みちゃまる

ブラック・スワンのみちゃまるのレビュー・感想・評価

ブラック・スワン(2010年製作の映画)
3.8
生真面目なバレエダンサーのニナ。ニナの母親は自分の夢を娘に押し付け、私生活も制限している、いわゆる毒親ということになるのだろう。
バレエを題材にしているだけあって、映像はとても華やかで美しい。そんな美しい映像とは裏腹に抑圧され続け、プレッシャーに押し潰され、現実なのか幻覚なのかが分からなくなっていく。
誰もが白と黒の2面性を持っていると思うが、ニナは母親との歪んだ関係性から、黒鳥である自分を抑え続けてずっと白鳥を演じ続けていたのだろう。白鳥を演じ続けることで人生のある程度のところまでは上手く行っていたものと思うが。自由に遊べない、友人関係を築けない、周りは常にライバル、という環境にあれば社会性の形成に影響があるのは避けられないし臆病になるのも仕方ない。全ての根本は母親との関係に帰着するのだと思う。

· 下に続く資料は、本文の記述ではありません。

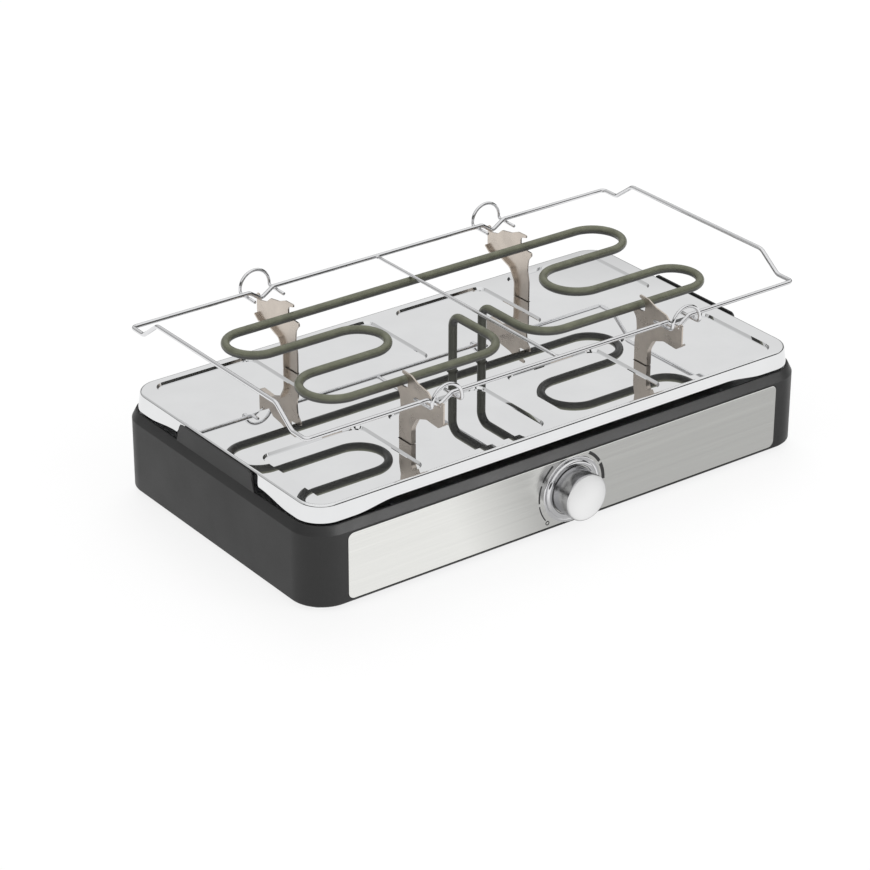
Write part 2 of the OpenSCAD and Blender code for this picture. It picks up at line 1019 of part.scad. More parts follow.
module tray_nuts() {
    color("#a0a0a0")
        placed()
            at_studs()
                translate([0, 0, shield_floor - nut_h])
                    difference() {
                        cylinder(h = nut_h, d = nut_af / cos(30), $fn = 6);
                        translate([0, 0, -over])
                            cylinder(h = nut_h + 2 * over, d = stud_d + 2 * fit_play);
                    }
}

// Heating element

// Half of the element's middle line, from the end of a leg to the middle of the back run
function element_half(side, runs, short) = [
    [side * leg_pitch / 2, 0, leg_low],
    [side * leg_pitch / 2, 0, tube_z],
    [side * leg_pitch / 2, -outer_run, tube_z],
    [side * (run_x - short), -outer_run, tube_z],
    [side * (run_x - short), runs[0], tube_z],
    [side * turn_x, runs[0], tube_z],
    [side * turn_x, runs[1], tube_z],
    [side * run_x, runs[1], tube_z],
    [side * run_x, outer_run, tube_z]
];
function element_bends(runs) =
    let (
        front = (outer_run + runs[0]) / 2,
        middle = (runs[1] - runs[0]) / 2,
        back = (outer_run - runs[1]) / 2
    )
    [0, leg_bend_r, run_bend_r, front, front, middle, middle, back, back];

module element() {
    left = element_half(-1, left_runs, left_short);
    right = element_half(1, right_runs, 0);
    right_bends = element_bends(right_runs);
    last = len(left) - 1;
    color("#696c5a")
        placed()
            bent_rod(
                concat(left, [for (i = [last:-1:0]) right[i]]),
                concat(element_bends(left_runs), [for (i = [last:-1:0]) right_bends[i]]),
                tube_d
            );
}

module element_flange() {
    color("#a5a5a0")
        placed()
            translate([0, 0, shield_floor - flange_t])
                difference() {
                    linear_extrude(flange_t)
                        rounded_rect(flange_w, flange_d, screw_d);
                    translate([0, 0, -over]) {
                        at_legs()
                            cylinder(h = flange_t + 2 * over, d = tube_d + 2 * fit_play);
                        at_flange_screws()
                            cylinder(h = flange_t + 2 * over, d = screw_d + 2 * fit_play);
                    }
                }
}

module flange_screws() {
    color("#9a9a9a")
        placed()
            at_flange_screws()
                translate([0, 0, floor_top]) {
                    cylinder(h = head_h, d = head_d);
                    translate([0, 0, -shield_t - flange_t - over])
                        cylinder(h = shield_t + flange_t + over, d = screw_d);
                }
}

module element_seals() {
    color("#f0ece2")
        placed()
            at_legs()
                translate([0, 0, leg_low - seal_h])
                    cylinder(h = seal_h, d = seal_d);
}

module element_pins() {
    color("#c0c0b8")
        placed()
            at_legs()
                translate([0, 0, leg_low - seal_h - pin_h])
                    cylinder(h = pin_h, d = pin_d);
}

// Brackets

function on_plate(share) = [
    strip_edge + share.x * head_reach,
    deck_z + share.y * bracket_rise
];
function on_hook(share) = [outer_run, tube_z] + share * tube_d;

// A line moved to its right by a distance, point by point
function beside(line, t) =
    let (last = len(line) - 1)
    [for (i = [0:last])
        let (u = heading(line[max(i - 1, 0)], line[min(i + 1, last)]))
        line[i] + t * [u.y, -u.x]];

module bracket() {
    wire_y = rack_d / 2;
    stop_y = wire_y + wire_d / 2 + play;
    nose_y = strip_edge + head_reach;
    outer_edge = strip_edge + strip_w;
    heel = on_plate([strip_w / head_reach, 0.24]);
    lip_low = [outer_edge, deck_z + play];
    points = concat(
        [[strip_edge, floor_top]],
        [for (s = waist_shares) on_plate(s)],
        [for (s = hook_shares) on_hook(s)],
        [for (s = crown_shares) [on_hook(s).x, on_plate(s).y]],
        [
            [wire_y - notch_w, notch_z + notch_slope],
            [stop_y, notch_z],
            [stop_y + play, notch_z + nose_up],
            [nose_y, notch_z + nose_up]
        ],
        [for (s = nose_shares) on_plate(s)],
        [heel, [outer_edge, floor_top]]
    );
    radii = concat(
        [0], waist_r_shares, hook_r_shares, crown_r_shares, notch_r_shares, nose_r_shares, heel_r_shares
    ) * tube_d;
    lip = rounded_outline(
        concat([for (s = nose_shares) on_plate(s)], [heel, lip_low]),
        concat([0], [for (i = [1:len(nose_shares) - 1]) nose_r_shares[i]], heel_r_shares) * tube_d
    );
    lip_inner = beside(lip, plate_t);
    rotate([90, 0, 90])
        translate([0, 0, -plate_t / 2]) {
            linear_extrude(plate_t)
                polygon([for (p = rounded_outline(points, radii)) [-p.x, p.y]]);
            linear_extrude(lip_w)
                polygon([
                    for (p = lip) [-p.x, p.y],
                    for (i = [len(lip) - 1:-1:0]) [-lip_inner[i].x, lip_inner[i].y]
                ]);
        }
    translate([0, -strip_edge - strip_w / 2, 0]) {
        translate([-plate_t / 2, -twist_w / 2, shield_floor - 2 * play])
            cube([plate_t, twist_w, shield_t + 2 * play + weld]);
        translate([0, 0, shield_floor - twist_h])
            rotate([0, 0, twist_turn])
                translate([-plate_t / 2, -twist_w / 2, 0])
                    cube([plate_t, twist_w, twist_h - play]);
    }
}

module bracket_front_left() {
    color("#9b9186")
        placed()
            translate([-bracket_x, 0, 0])
                bracket();
}

module bracket_front_right() {
    color("#9b9186")
        placed()
            translate([bracket_x, 0, 0])
                bracket();
}

module bracket_back_left() {
    color("#9b9186")
        placed()
            translate([-bracket_x, 0, 0])
                rotate([0, 0, 180])
                    bracket();
}

module bracket_back_right() {
    color("#9b9186")
        placed()
            translate([bracket_x, 0, 0])
                rotate([0, 0, 180])
                    bracket();
}

// Rack

// The points of the rack's front wire and right end, which repeat turned half round
module rack_frame() {
    x = rack_w / 2;
    y = rack_d / 2;
    dip = dip_w / 2;
    half = [
        [-bracket_x - dip, -y, rack_z],
        [-bracket_x, -y, rack_z - dip_h],
        [-bracket_x + dip, -y, rack_z],
        [bracket_x - dip, -y, rack_z],
        [bracket_x, -y, rack_z - dip_h],
        [bracket_x + dip, -y, rack_z],
        [x, -y, rack_z],
        [x, -y + end_flat, rack_z],
        [x, -y + end_flat + end_slope, rack_z + end_rise],
        [x, y - end_flat - end_slope, rack_z + end_rise],
        [x, y - end_flat, rack_z],
        [x, y, rack_z]
    ];
    bends = [
        dip_bend, dip_bend, dip_bend, dip_bend, dip_bend, dip_bend,
        corner_bend, end_bend, end_bend, end_bend, end_bend, corner_bend
    ];
    color("#d4d4d6")
        placed()
            wire_ring(concat(half, [for (p = half) [-p.x, -p.y, p.z]]), concat(bends, bends), wire_d);
}

module rack_cross_wire() {
    reach = rack_d / 2 - wire_d / 2 + touch;
    color("#d4d4d6")
        placed()
            bar([-cross_x, -reach, rack_z], [-cross_x, reach, rack_z], thin_wire_d);
}

module loop() {
    low = rack_z - wire_d / 2 - thin_wire_d / 2 + touch;
    high = low + foot_bend + loop_r;
    inner = -rack_d / 2 + loop_in;
    outer = -rack_d / 2 - loop_out;
    bent_rod(
        [
            [-loop_r, inner, low],
            [-loop_r, outer, low],
            [-loop_r, outer, high],
            [loop_r, outer, high],
            [loop_r, outer, low],
            [loop_r, inner, low]
        ],
        [0, foot_bend, loop_r, loop_r, foot_bend, 0],
        thin_wire_d
    );
}

module loop_front_left() {
    color("#dadadc")
        placed()
            translate([-bracket_x, 0, 0])
                loop();
}

module loop_front_right() {
    color("#dadadc")
        placed()
            translate([bracket_x, 0, 0])
                loop();
}

module loop_back_left() {
    color("#dadadc")
        placed()
            translate([-bracket_x, 0, 0])
                rotate([0, 0, 180])
                    loop();
}

module loop_back_right() {
    color("#dadadc")
        placed()
            translate([bracket_x, 0, 0])
                rotate([0, 0, 180])
                    loop();
}

// Cord gland and inner wiring

module cord_gland() {
    inner = shell_t + gland_nut_h + gland_tail;
    color("#303030")
        placed()
            facing_back()
                difference() {
                    union() {
                        translate([0, 0, -inner])
                            cylinder(h = inner + weld, d = gland_neck_d);
                        cylinder(h = gland_reach, d = gland_collar_d);
                    }
                    translate([0, 0, -inner - over])
                        cylinder(h = inner + gland_reach + 2 * over, d = gland_bore);
                }
}

module gland_nut() {
    color("#3a3a3a")
        placed()
            facing_back()
                translate([0, 0, -shell_t - gland_nut_h])
                    difference() {
                        cylinder(h = gland_nut_h, d = gland_nut_d / cos(30), $fn = 6);
                        translate([0, 0, -over])
                            cylinder(h = gland_nut_h + 2 * over, d = gland_neck_d + 2 * fit_play);
                    }
}

module at_barrels() {
    for (i = [-1:1])
        translate([block_x + i * barrel_pitch, block_front, barrel_z])
            rotate([-90, 0, 0])
                children();
}

module terminal_block() {
    color("#e8e8e0")
        placed()
            difference() {
                translate([block_x - block_w / 2, block_front, block_z])
                    cube([block_w, block_d, block_h]);
                at_barrels()
                    translate([0, 0, -over])
                        cylinder(h = block_d + 2 * over, d = barrel_d + 2 * fit_play);
            }
}

module terminal_barrels() {
    color("#c8a850")
        placed()
            at_barrels()
                cylinder(h = block_d, d = barrel_d);
}

module thermal_fuse() {
    color("#d8d4c8")
        placed()
            bar([-fuse_x, -fuse_len / 2, fuse_z], [-fuse_x, fuse_len / 2, fuse_z], fuse_d);
}

module fuse_clip() {
    r = fuse_d / 2 + fit_play;
    color("#b5b5b0")
        placed()
            translate([-fuse_x, 0, fuse_z])
                rotate([90, 0, 0])
                    linear_extrude(clip_len, center = true) {
                        difference() {
                            union() {
                                circle(r + clip_t);
                                translate([-r - clip_t, 0])
                                    square([2 * r + 2 * clip_t, fuse_drop]);
                                translate([-r - clip_wing, fuse_drop - clip_t])
                                    square([2 * r + 2 * clip_wing, clip_t]);
                            }
                            circle(r);
                            translate([-r, 0])
                                square([2 * r, fuse_drop + over]);
                        }
                    }
}

module live_lead() {
    x = block_x + barrel_pitch;
    color("#7a4a2a")
        placed()
            even_rod(
                [
                    [x, block_front, barrel_z],
                    [x, live_y, barrel_z],
                    [blade_pitch / 2, live_y, barrel_z],
                    [blade_pitch / 2, live_y, blade_z],
                    [blade_pitch / 2, blade_y, blade_z]
                ],
                lead_r,
                lead_d
            );
}

module switched_lead() {
    color("#8a8a8a")
        placed()
            even_rod(
                [
                    [-blade_pitch / 2, blade_y, blade_z],
                    [-blade_pitch / 2, live_y, blade_z],
                    [-fuse_x, live_y, blade_z],
                    [-fuse_x, live_y, fuse_z],
                    [-fuse_x, -fuse_len / 2, fuse_z]
                ],
                lead_r,
                lead_d
            );
}

module fuse_lead() {
    color("#8a8a8a")
        placed()
            even_rod(
                [
                    [-fuse_x, fuse_len / 2, fuse_z],
                    [-fuse_x, fuse_lead_y, fuse_z],
                    [-fuse_x, fuse_lead_y, fuse_lead_z],
                    [-leg_pitch / 2, fuse_lead_y, fuse_lead_z],
                    [-leg_pitch / 2, 0, fuse_lead_z],
                    [-leg_pitch / 2, 0, pin_low]
                ],
                lead_r,
                lead_d
            );
}

module neutral_lead() {
    color("#3a5a9a")
        placed()
            even_rod(
                [
                    [block_x, block_front, barrel_z],
                    [block_x, neutral_y, barrel_z],
                    [leg_pitch / 2, neutral_y, barrel_z],
                    [leg_pitch / 2, 0, barrel_z],
                    [leg_pitch / 2, 0, pin_low]
                ],
                lead_r,
                lead_d
            );
}

module earth_lead() {
    color("#6a9a3a")
        placed()
            even_rod(
                [
                    [earth_x, block_front, barrel_z],
                    [earth_x, earth_y, barrel_z],
                    [earth_x, earth_y, shield_floor - nut_h - over]
                ],
                lead_r,
                lead_d
            );
}

module earth_screw() {
    color("#c8b060")
        placed()
            translate([earth_x, earth_y, 0]) {
                translate([0, 0, floor_top])
                    cylinder(h = head_h, d = head_d);
                translate([0, 0, shield_floor - nut_h - over])
                    cylinder(h = shield_t + nut_h + over, d = screw_d);
                translate([0, 0, shield_floor - nut_h])
                    cylinder(h = nut_h, d = nut_af / cos(30), $fn = 6);
            }
}

housing();
bottom_cover();
cover_screws();
feet();
front_panel();
dial_marks();
knob_bezel();
knob_cap();
knob_hub();
thermostat_shaft();
thermostat_body();
thermostat_plate();
thermostat_screws();
thermostat_blades();
heat_shield();
shield_screws();
tray();
tray_studs();
tray_spacers();
tray_nuts();
element();
element_flange();
flange_screws();
element_seals();
element_pins();
bracket_front_left();
bracket_front_right();
bracket_back_left();
bracket_back_right();
rack_frame();
rack_cross_wire();
loop_front_left();
loop_front_right();
loop_back_left();
loop_back_right();
cord_gland();
gland_nut();
terminal_block();
terminal_barrels();
thermal_fuse();
fuse_clip();
live_lead();
switched_lead();
fuse_lead();
neutral_lead();
earth_lead();
earth_screw();
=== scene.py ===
"""Looks of an electric raclette base: moulded housing, steel front with one dial, mirror tray,
bent heating tube on four hooked brackets, and a loose wire rack. Run as a script inside Blender."""

import json
import math

import bmesh
import bpy
from mathutils import Matrix, Vector
from mathutils.geometry import tessellate_polygon


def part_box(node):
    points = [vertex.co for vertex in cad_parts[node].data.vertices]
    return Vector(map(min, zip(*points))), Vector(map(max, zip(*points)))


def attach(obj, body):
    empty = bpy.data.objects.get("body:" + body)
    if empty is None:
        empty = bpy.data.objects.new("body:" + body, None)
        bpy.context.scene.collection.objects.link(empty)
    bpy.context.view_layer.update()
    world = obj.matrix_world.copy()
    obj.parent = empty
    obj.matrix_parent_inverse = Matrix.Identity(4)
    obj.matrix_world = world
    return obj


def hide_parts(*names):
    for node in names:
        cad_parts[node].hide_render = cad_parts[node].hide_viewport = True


bl_info = {
    "name": "Raclette base",
    "version": (1, 0, 0),
    "blender": (4, 5, 0),
    "location": "3D View > Sidebar > Raclette",
    "description": "Builds the detailed pieces, finishes and stage of an electric raclette base",
    "category": "Add Mesh",
}

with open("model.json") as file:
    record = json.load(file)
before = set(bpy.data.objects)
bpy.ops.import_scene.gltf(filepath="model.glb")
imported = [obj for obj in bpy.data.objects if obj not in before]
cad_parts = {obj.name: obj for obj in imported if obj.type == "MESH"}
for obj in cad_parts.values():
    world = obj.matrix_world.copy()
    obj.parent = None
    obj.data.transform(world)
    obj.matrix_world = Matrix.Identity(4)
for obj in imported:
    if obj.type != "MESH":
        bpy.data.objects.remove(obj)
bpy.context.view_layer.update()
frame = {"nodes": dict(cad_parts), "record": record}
MM = 0.001
SAME_PLACE = 0.001 * MM
X, Y, Z = Vector((1, 0, 0)), Vector((0, 1, 0)), Vector((0, 0, 1))
SQUARE = ((-1, -1), (1, -1), (1, 1), (-1, 1))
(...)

恐怖に苛まれながらニナが崩壊していく様子は物悲しいが、中盤以降は母親に反抗したり夜遊びしたりと徐々にニナの黒鳥である面も出現してくる。
ラストは美と狂気が渦巻く圧巻のパフォーマンスだった。ニナの恍惚とした表情は母親、プレッシャーなどから解き放たれた結果なんだろう。